— Begin —

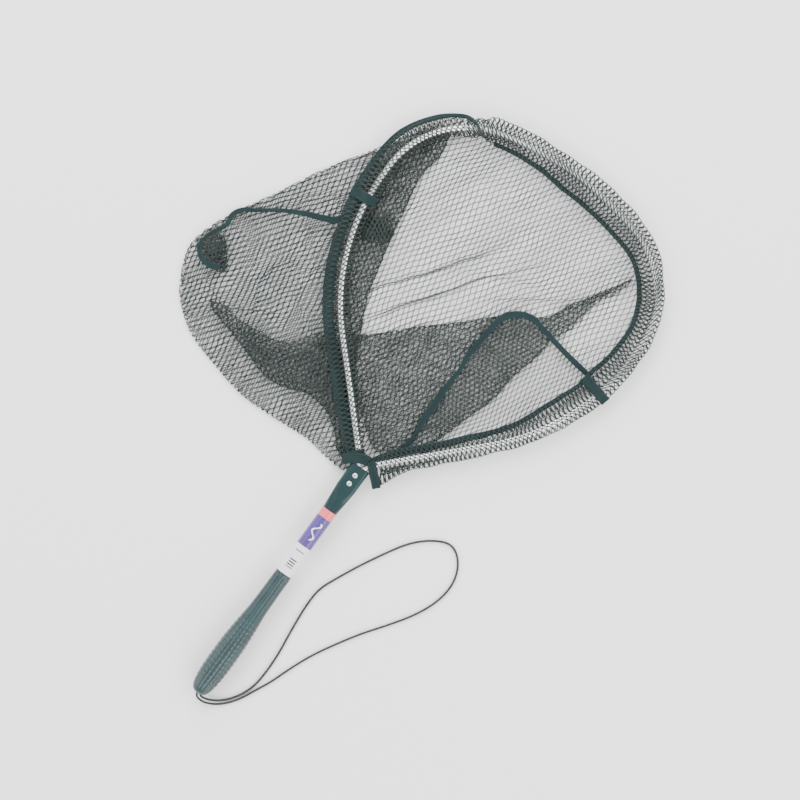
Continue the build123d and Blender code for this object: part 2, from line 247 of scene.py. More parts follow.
def label_material(name, top, end):
    """Printed film: a pink band, a purple panel with a plain white wave, and a pale panel with bars."""
    n = Nodes(name)
    x, y = n.add("SeparateXYZ", Vector=n.place).outputs[:2]
    x = n.math("SUBTRACT", x, NECK_X * MM)

    def between(value, low, high):
        above = n.math("GREATER_THAN", value, low)
        return n.math("MULTIPLY", above, n.math("LESS_THAN", value, high))

    down = n.math("DIVIDE", n.math("SUBTRACT", top, y), top - end)
    printed = n.noise(900.0, 2.0)
    pink = n.tones(printed, (0.72, 0.09, 0.11), (0.8, 0.15, 0.16))
    purple = n.tones(printed, (0.045, 0.022, 0.17), (0.075, 0.04, 0.24))
    white = n.tones(printed, (0.74, 0.72, 0.78), (0.82, 0.81, 0.84))
    grey = (0.03, 0.028, 0.035, 1)
    colour = n.mix(n.math("GREATER_THAN", down, PINK_END), pink, purple)
    colour = n.mix(n.math("GREATER_THAN", down, PURPLE_END), colour, white)
    swing = n.math("SINE", n.math("MULTIPLY", down, 34.0))
    off_wave = n.math("ABSOLUTE", n.math("SUBTRACT", x, n.math("MULTIPLY", swing, 0.0034)))
    wave = n.math("MULTIPLY", n.math("LESS_THAN", off_wave, 0.0011), between(down, WAVE_FROM, WAVE_TO))
    colour = n.mix(wave, colour, white)
    bars = n.math("SINE", n.math("MULTIPLY", down, 170.0))
    block = n.math("MULTIPLY", between(down, BARS_FROM, BARS_TO), between(x, -0.005, 0.0045))
    colour = n.mix(n.math("MULTIPLY", block, n.math("GREATER_THAN", bars, -0.1)), colour, grey)
    rule = n.math("MULTIPLY", between(down, RULE_FROM, RULE_TO), between(x, -0.006, 0.006))
    colour = n.mix(rule, colour, grey)
    n.bump(n.noise(260.0, 2.0), 0.1, 0.0003)
    return n.set(Base_Color=colour, Roughness=n.span(printed, 0.2, 0.8, 0.24, 0.34), Coat_Weight=0.4)


def cord_material(name):
    n = Nodes(name)
    along, around = n.strip_place()
    along = n.math("MULTIPLY", along, 2 * math.pi / CORD_PLAIT)
    around = n.math("MULTIPLY", around, 2 * math.pi * 3.0)
    one_way = n.math("SINE", n.math("ADD", along, around))
    other_way = n.math("SINE", n.math("SUBTRACT", along, around))
    plait = n.math("MULTIPLY", one_way, other_way)
    fibres = n.noise(2500.0, 2.0)
    # Painted shade: the colour is darker in the hollows of the plait, where the bump and the mesh sink,
    # than on its ridges.
    colour = n.mix(n.span(plait, -0.6, 0.8), (0.006, 0.009, 0.008, 1), (0.02, 0.026, 0.024, 1))
    n.bump(n.math("ADD", plait, fibres), 0.5, 0.0002)
    return n.set(Base_Color=colour, Roughness=n.span(fibres, 0.3, 0.7, 0.6, 0.8), Sheen_Weight=0.2)


THREAD = thread_material("net_thread", (0.008, 0.015, 0.014), (0.017, 0.027, 0.024))
TAPE = tape_material("binding_tape", (0.0028, 0.0165, 0.018), (0.006, 0.028, 0.03))
STITCH = thread_material("stitch_thread", (0.006, 0.022, 0.023), (0.012, 0.036, 0.037))
HOOP_ALLOY = alloy_material("hoop_alloy", (0.86, 0.87, 0.88), 0.3)
RIVET_ALLOY = alloy_material("rivet_alloy", (0.8, 0.83, 0.82), 0.38)
MANDREL_STEEL = alloy_material("mandrel_steel", (0.3, 0.32, 0.32), 0.5)
ENAMEL = enamel_material("handle_enamel")
RUBBER = rubber_material("grip_rubber")
CORD = cord_material("braided_cord")

# The finish of each CAD node that stays
label_low, label_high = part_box("label")
for node, material in (
    ("hoop_tube", HOOP_ALLOY),
    ("handle_tube", ENAMEL),
    ("rivets", RIVET_ALLOY),
    ("rivet_mandrels", MANDREL_STEEL),
    ("label", label_material("label_film", label_high.y, label_low.y)),
    ("lanyard_knot", CORD),
):
    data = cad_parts[node].data
    data.materials.clear()
    data.materials.append(material)


# -------- meshes


def mesh_piece(name, points, faces, material, uv=None, replaces=()):
    """A piece that rides on the part, from points in metres and faces of four corners."""
    data = bpy.data.meshes.new(name)
    data.vertices.add(len(points))
    data.vertices.foreach_set("co", np.asarray(points, np.float32).ravel())
    faces = np.asarray(faces, np.int32)
    data.loops.add(faces.size)
    data.loops.foreach_set("vertex_index", faces.ravel())
    data.polygons.add(len(faces))
    data.polygons.foreach_set("loop_start", np.arange(len(faces), dtype=np.int32) * 4)
    data.update(calc_edges=True)
    data.validate()
    if uv is not None:
        layer = data.uv_layers.new(name="UVMap")
        layer.data.foreach_set("uv", np.asarray(uv, np.float32)[faces.ravel()].ravel())
    data.polygons.foreach_set("use_smooth", np.full(len(data.polygons), True))
    data.materials.append(material)
    piece = bpy.data.objects.new(name, data)
    bpy.context.scene.collection.objects.link(piece)
    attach(piece, "root")
    if replaces:
        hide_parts(*replaces)
    return piece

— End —

All of the data needs to be reproduced exactly, with no line missing.

> [ANSWER]:
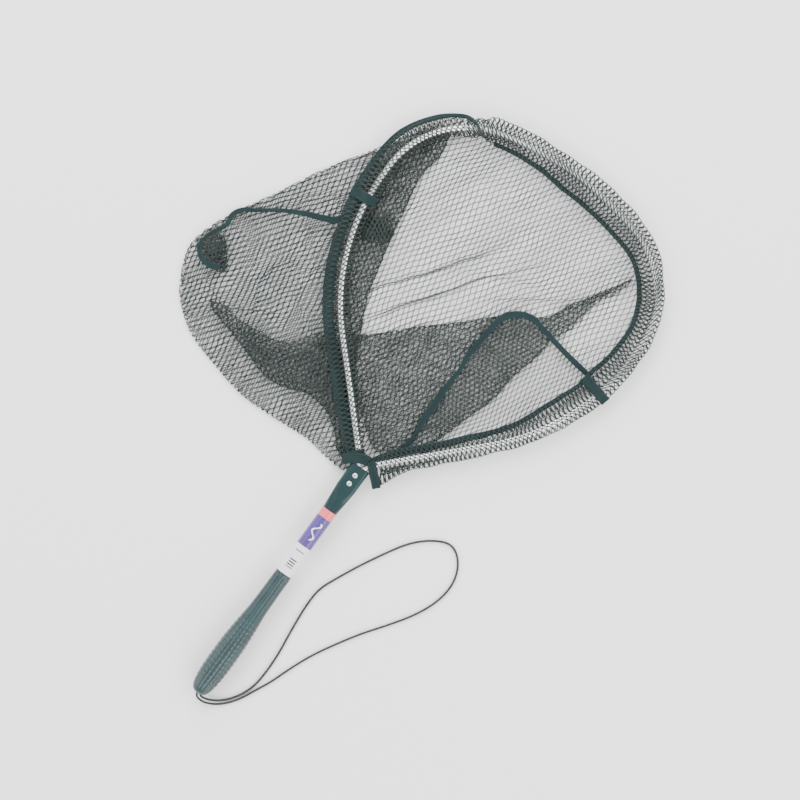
Continue the build123d and Blender code for this object: part 2, from line 247 of scene.py. More parts follow.
def label_material(name, top, end):
    """Printed film: a pink band, a purple panel with a plain white wave, and a pale panel with bars."""
    n = Nodes(name)
    x, y = n.add("SeparateXYZ", Vector=n.place).outputs[:2]
    x = n.math("SUBTRACT", x, NECK_X * MM)

    def between(value, low, high):
        above = n.math("GREATER_THAN", value, low)
        return n.math("MULTIPLY", above, n.math("LESS_THAN", value, high))

    down = n.math("DIVIDE", n.math("SUBTRACT", top, y), top - end)
    printed = n.noise(900.0, 2.0)
    pink = n.tones(printed, (0.72, 0.09, 0.11), (0.8, 0.15, 0.16))
    purple = n.tones(printed, (0.045, 0.022, 0.17), (0.075, 0.04, 0.24))
    white = n.tones(printed, (0.74, 0.72, 0.78), (0.82, 0.81, 0.84))
    grey = (0.03, 0.028, 0.035, 1)
    colour = n.mix(n.math("GREATER_THAN", down, PINK_END), pink, purple)
    colour = n.mix(n.math("GREATER_THAN", down, PURPLE_END), colour, white)
    swing = n.math("SINE", n.math("MULTIPLY", down, 34.0))
    off_wave = n.math("ABSOLUTE", n.math("SUBTRACT", x, n.math("MULTIPLY", swing, 0.0034)))
    wave = n.math("MULTIPLY", n.math("LESS_THAN", off_wave, 0.0011), between(down, WAVE_FROM, WAVE_TO))
    colour = n.mix(wave, colour, white)
    bars = n.math("SINE", n.math("MULTIPLY", down, 170.0))
    block = n.math("MULTIPLY", between(down, BARS_FROM, BARS_TO), between(x, -0.005, 0.0045))
    colour = n.mix(n.math("MULTIPLY", block, n.math("GREATER_THAN", bars, -0.1)), colour, grey)
    rule = n.math("MULTIPLY", between(down, RULE_FROM, RULE_TO), between(x, -0.006, 0.006))
    colour = n.mix(rule, colour, grey)
    n.bump(n.noise(260.0, 2.0), 0.1, 0.0003)
    return n.set(Base_Color=colour, Roughness=n.span(printed, 0.2, 0.8, 0.24, 0.34), Coat_Weight=0.4)


def cord_material(name):
    n = Nodes(name)
    along, around = n.strip_place()
    along = n.math("MULTIPLY", along, 2 * math.pi / CORD_PLAIT)
    around = n.math("MULTIPLY", around, 2 * math.pi * 3.0)
    one_way = n.math("SINE", n.math("ADD", along, around))
    other_way = n.math("SINE", n.math("SUBTRACT", along, around))
    plait = n.math("MULTIPLY", one_way, other_way)
    fibres = n.noise(2500.0, 2.0)
    # Painted shade: the colour is darker in the hollows of the plait, where the bump and the mesh sink,
    # than on its ridges.
    colour = n.mix(n.span(plait, -0.6, 0.8), (0.006, 0.009, 0.008, 1), (0.02, 0.026, 0.024, 1))
    n.bump(n.math("ADD", plait, fibres), 0.5, 0.0002)
    return n.set(Base_Color=colour, Roughness=n.span(fibres, 0.3, 0.7, 0.6, 0.8), Sheen_Weight=0.2)


THREAD = thread_material("net_thread", (0.008, 0.015, 0.014), (0.017, 0.027, 0.024))
TAPE = tape_material("binding_tape", (0.0028, 0.0165, 0.018), (0.006, 0.028, 0.03))
STITCH = thread_material("stitch_thread", (0.006, 0.022, 0.023), (0.012, 0.036, 0.037))
HOOP_ALLOY = alloy_material("hoop_alloy", (0.86, 0.87, 0.88), 0.3)
RIVET_ALLOY = alloy_material("rivet_alloy", (0.8, 0.83, 0.82), 0.38)
MANDREL_STEEL = alloy_material("mandrel_steel", (0.3, 0.32, 0.32), 0.5)
ENAMEL = enamel_material("handle_enamel")
RUBBER = rubber_material("grip_rubber")
CORD = cord_material("braided_cord")

# The finish of each CAD node that stays
label_low, label_high = part_box("label")
for node, material in (
    ("hoop_tube", HOOP_ALLOY),
    ("handle_tube", ENAMEL),
    ("rivets", RIVET_ALLOY),
    ("rivet_mandrels", MANDREL_STEEL),
    ("label", label_material("label_film", label_high.y, label_low.y)),
    ("lanyard_knot", CORD),
):
    data = cad_parts[node].data
    data.materials.clear()
    data.materials.append(material)


# -------- meshes


def mesh_piece(name, points, faces, material, uv=None, replaces=()):
    """A piece that rides on the part, from points in metres and faces of four corners."""
    data = bpy.data.meshes.new(name)
    data.vertices.add(len(points))
    data.vertices.foreach_set("co", np.asarray(points, np.float32).ravel())
    faces = np.asarray(faces, np.int32)
    data.loops.add(faces.size)
    data.loops.foreach_set("vertex_index", faces.ravel())
    data.polygons.add(len(faces))
    data.polygons.foreach_set("loop_start", np.arange(len(faces), dtype=np.int32) * 4)
    data.update(calc_edges=True)
    data.validate()
    if uv is not None:
        layer = data.uv_layers.new(name="UVMap")
        layer.data.foreach_set("uv", np.asarray(uv, np.float32)[faces.ravel()].ravel())
    data.polygons.foreach_set("use_smooth", np.full(len(data.polygons), True))
    data.materials.append(material)
    piece = bpy.data.objects.new(name, data)
    bpy.context.scene.collection.objects.link(piece)
    attach(piece, "root")
    if replaces:
        hide_parts(*replaces)
    return piece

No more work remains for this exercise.